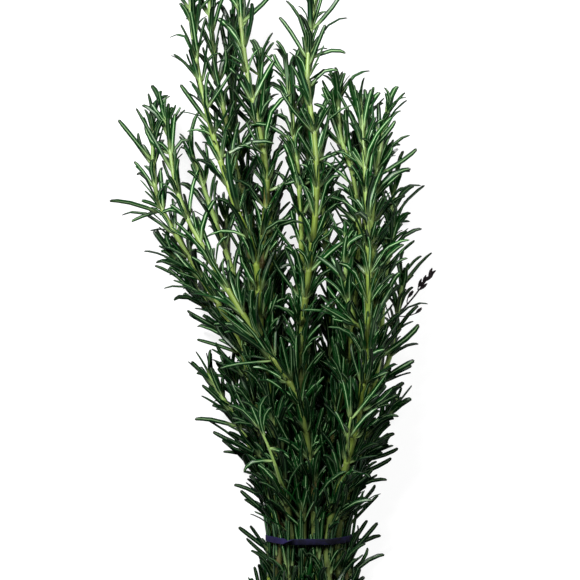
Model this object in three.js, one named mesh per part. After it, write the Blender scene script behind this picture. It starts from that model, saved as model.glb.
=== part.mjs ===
// A tied bunch of rosemary, lying on its side.
//
// Units are millimetres. +Z is up and z = 0 is the surface that the bunch lies on.
// +Y runs from the cut ends to the leafy tips. While the pieces are made, the origin is
// below the middle of the rubber band. The last lines move it under the middle of the
// bunch's bounding box.
//
// Each sprig is one closed body, as it grew: a four-angled stem swept along its route,
// with a band of four quads at every leaf node. A leaf is the quad of one stem face
// drawn out to a point, and a side shoot is such a quad continued as a stem of its own.

import * as THREE from 'three';

const { clamp, degToRad, lerp } = THREE.MathUtils;

// Stems: widths across the flats
const STEM_WIDTH_FOOT = 3.3;
const STEM_WIDTH_TIP = 1.6;
const STEM_TAPER = 2.5; // above 1, a stem keeps its width for longer before it thins
const SHOOT_WIDTH = 2.2; // a leafy side shoot at its base
const STALK_WIDTH = 1.2; // a dried flower stalk at its base
const STEM_CORNER = (STEM_WIDTH_FOOT * Math.SQRT2) / 2; // from the axis to a corner
const ROLL = [25, 65]; // degrees that a stem's faces are turned about its axis

// Leaf nodes along a stem
const NODE_HEIGHT = 1.4; // height of the quads that leaves grow from
const INTERNODE_FOOT = 15; // distance between nodes low on a stem
const INTERNODE_TIP = 5.5;
const BARE_FOOT = [9, 15]; // leafless length above the cut
const BARE_SHOOT = 6; // leafless length at the base of a side shoot
const SOFT_TIP = 60; // length below a tip over which nodes crowd and leaves close up

// Leaves
const LEAF_LENGTH = 28;
const LEAF_LENGTH_TIP = 23;
const LEAF_LENGTH_SHARE = [0.8, 1.1]; // one leaf against another
const AXIL_LEAF_SHARE = 0.62; // the smaller leaves between each main pair
const LEAF_ANGLE = 42; // degrees between a leaf and its stem
const LEAF_ANGLE_TIP = 15;
const LEAF_ANGLE_SPREAD = 10;
const LEAF_SECTOR = 42; // degrees either side of its stem face that a leaf may point to
const LEAF_TRIES = 22; // directions tried before a leaf is left out
const LEAF_SQUEEZE = 0.55; // share of its length that a leaf may lose to find room
const LEAF_SHORTEST = 7;
const LEAF_RODS = 3; // straight lengths that a leaf counts as when room is looked for

// Room between neighbours
const GAP = 0.35;
const STEM_PITCH = 5.3; // least distance between the axes of two stems
const STEM_REST = 3.2; // lowest height of a stem's axis

// Rubber band
const BAND_WIDTH = 3.4; // along Y
const BAND_THICKNESS = 1.1;
const BAND_CORNER_STEPS = 5;
const BAND_CLEAR = 6; // half the leafless length of stem around the band
const BAND_SAG = 1.6; // how far it has slid towards the cut ends at its highest point

// Spreading of the stems' routes
const ROUTE_STEP = 9;
const SPREAD_PASSES = 120;

const SEED = 7919;
const GREEN = new THREE.Color('#3f6b2c');
const BAND_COLOUR = new THREE.Color('#1b1b30');

// Routes run from the cut end to the tip: x across the bunch, y along it, z above the
// surface. A shoot leaves the left or right of its stem at a height `from` along Y.
const SPRIGS = [
  // Upper side of the pile
  { route: [[9, -58, 25], [3.3, 0, 27], [2, 30, 31], [-7, 79, 42],
    [-27, 109, 45], [-49, 145, 42], [-71, 187, 33], [-79, 234, 24]] },
  { route: [[-6, -60, 25], [-3.3, 0, 27], [-5, 77, 34], [-3, 124, 44],
    [1, 156, 48], [4, 187, 50], [3, 219, 48], [-1, 253, 43], [5, 308, 34]] },
  { route: [[15, -56, 25], [9.8, 0, 27], [16, 25, 31], [25, 59, 40], [30, 92, 47],
    [32, 128, 52], [32, 156, 54], [31, 181, 52], [30, 209, 48], [28, 239, 43]],
    shoot: { from: 104, side: 'left', route: [[24, 120, 53], [20, 140, 55], [19, 166, 54]] } },
  { route: [[-14, -57, 25], [-9.8, 0, 27], [-17, 50, 34], [-26, 110, 36],
    [-30, 157, 42], [-39, 179, 43], [-51, 216, 40], [-60, 253, 35], [-66, 298, 27]] },
  { route: [[-2, -54, 19], [-3.3, 0, 21.5], [-12, 60, 27], [-24, 122, 31],
    [-26, 154, 34], [-23, 197, 37], [-27, 224, 38], [-34, 257, 34], [-40, 309, 28]] },
  { route: [[-21, -55, 20], [-16.3, 0, 21.5], [-25, 50, 27], [-38, 107, 31],
    [-61, 147, 29], [-84, 190, 24], [-86, 233, 19]] },
  { route: [[20, -61, 20], [16.3, 0, 21.5], [31, 77, 32], [36, 132, 38],
    [34, 173, 43], [38, 209, 42], [43, 238, 38]] },
  { route: [[12, -59, 19], [9.8, 0, 21.5], [12, 50, 28], [20, 90, 36], [25, 132, 42],
    [27, 172, 44], [23, 202, 44], [17, 221, 43], [16, 248, 40]] },
  { route: [[5, -62, 19], [3.3, 0, 21.5], [1, 60, 27], [-3, 120, 34],
    [-5, 187, 38], [-9, 230, 37], [-12, 262, 33]] },
  { route: [[-11, -60, 20], [-9.8, 0, 21.5], [-16, 50, 25], [-28, 100, 27],
    [-43, 150, 25], [-54, 182, 25], [-65, 213, 22]] },
  // Middle
  { route: [[-16, -58, 14], [-13, 0, 16], [-17, 50, 19], [-30, 120, 20],
    [-35, 179, 26], [-42, 213, 28], [-52, 262, 27], [-56, 308, 22]] },
  { route: [[-26, -53, 14], [-19.5, 0, 16], [-27, 38, 18], [-43, 69, 19],
    [-56, 91, 17]] },
  { route: [[2, -57, 14], [0, 0, 16], [-8, 60, 21], [-19, 120, 24],
    [-22, 180, 28], [-26, 235, 30], [-27, 266, 28]] },
  { route: [[25, -60, 14], [19.5, 0, 16], [31, 60, 24], [39, 104, 30],
    [41, 137, 33], [44, 157, 33], [47, 174, 32]] },
  { route: [[16, -55, 14], [13, 0, 16], [18, 60, 22], [27, 120, 28],
    [31, 180, 34], [30, 215, 36], [33, 240, 35]] },
  { route: [[9, -63, 14], [6.5, 0, 16], [9, 60, 21], [12, 130, 27],
    [8, 180, 31], [6, 220, 31]] },
  { route: [[-7, -56, 14], [-6.5, 0, 16], [-16, 50, 20], [-36, 100, 21],
    [-62, 137, 18], [-79, 163, 15]] },
  // Lower side
  { route: [[-19, -60, 9], [-16.3, 0, 10.5], [-20, 34, 12], [-32, 63, 14], [-44, 92, 13]] },
  { route: [[19, -57, 9], [16.3, 0, 10.5], [25, 40, 14], [36, 75, 18],
    [46, 105, 17], [50, 130, 15], [53, 147, 14]] },
  { route: [[-10, -58, 9], [-9.8, 0, 10.5], [-13, 60, 15], [-24, 130, 16],
    [-34, 190, 18], [-42, 240, 18], [-42, 284, 17]] },
  { route: [[-4, -60, 9], [-3.3, 0, 10.5], [-3, 60, 15], [-1, 130, 18],
    [2, 190, 21], [-4, 250, 19]] },
  { route: [[4, -55, 9], [3.3, 0, 10.5], [8, 60, 15], [18, 130, 18],
    [28, 180, 22], [30, 226, 20]] },
  { route: [[12, -61, 9], [9.8, 0, 10.5], [18, 55, 15], [33, 110, 18],
    [42, 158, 20], [48, 198, 18]],
    shoot: { from: 104, side: 'right', dried: true,
      route: [[41, 113, 20], [48, 123, 22], [57, 135, 24], [67, 151, 25]] } },
  { route: [[-13, -54, 4], [-13, 0, 3.6], [-19, 50, 8], [-35, 110, 9],
    [-44, 150, 9], [-46, 182, 8]] },
  { route: [[-6, -62, 4], [-6.5, 0, 3.6], [-10, 60, 8], [-17, 130, 9],
    [-22, 185, 9], [-31, 246, 8]] },
  { route: [[7, -58, 4], [6.5, 0, 3.6], [14, 60, 8], [26, 120, 9],
    [36, 180, 9], [41, 218, 8]] },
  { route: [[13, -56, 4], [13, 0, 3.6], [22, 30, 8], [37, 56, 10], [49, 76, 9]] },
];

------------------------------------

Objective: Verbatim output is expected for the lines from the start of the data to the line in which "const SOFT_TIP = 60;" appears, both included.

The solution:
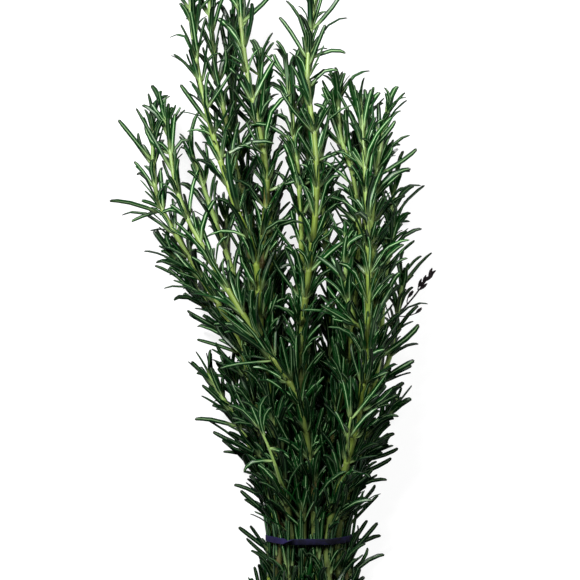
Model this object in three.js, one named mesh per part. After it, write the Blender scene script behind this picture. It starts from that model, saved as model.glb.
=== part.mjs ===
// A tied bunch of rosemary, lying on its side.
//
// Units are millimetres. +Z is up and z = 0 is the surface that the bunch lies on.
// +Y runs from the cut ends to the leafy tips. While the pieces are made, the origin is
// below the middle of the rubber band. The last lines move it under the middle of the
// bunch's bounding box.
//
// Each sprig is one closed body, as it grew: a four-angled stem swept along its route,
// with a band of four quads at every leaf node. A leaf is the quad of one stem face
// drawn out to a point, and a side shoot is such a quad continued as a stem of its own.

import * as THREE from 'three';

const { clamp, degToRad, lerp } = THREE.MathUtils;

// Stems: widths across the flats
const STEM_WIDTH_FOOT = 3.3;
const STEM_WIDTH_TIP = 1.6;
const STEM_TAPER = 2.5; // above 1, a stem keeps its width for longer before it thins
const SHOOT_WIDTH = 2.2; // a leafy side shoot at its base
const STALK_WIDTH = 1.2; // a dried flower stalk at its base
const STEM_CORNER = (STEM_WIDTH_FOOT * Math.SQRT2) / 2; // from the axis to a corner
const ROLL = [25, 65]; // degrees that a stem's faces are turned about its axis

// Leaf nodes along a stem
const NODE_HEIGHT = 1.4; // height of the quads that leaves grow from
const INTERNODE_FOOT = 15; // distance between nodes low on a stem
const INTERNODE_TIP = 5.5;
const BARE_FOOT = [9, 15]; // leafless length above the cut
const BARE_SHOOT = 6; // leafless length at the base of a side shoot
const SOFT_TIP = 60; // length below a tip over which nodes crowd and leaves close up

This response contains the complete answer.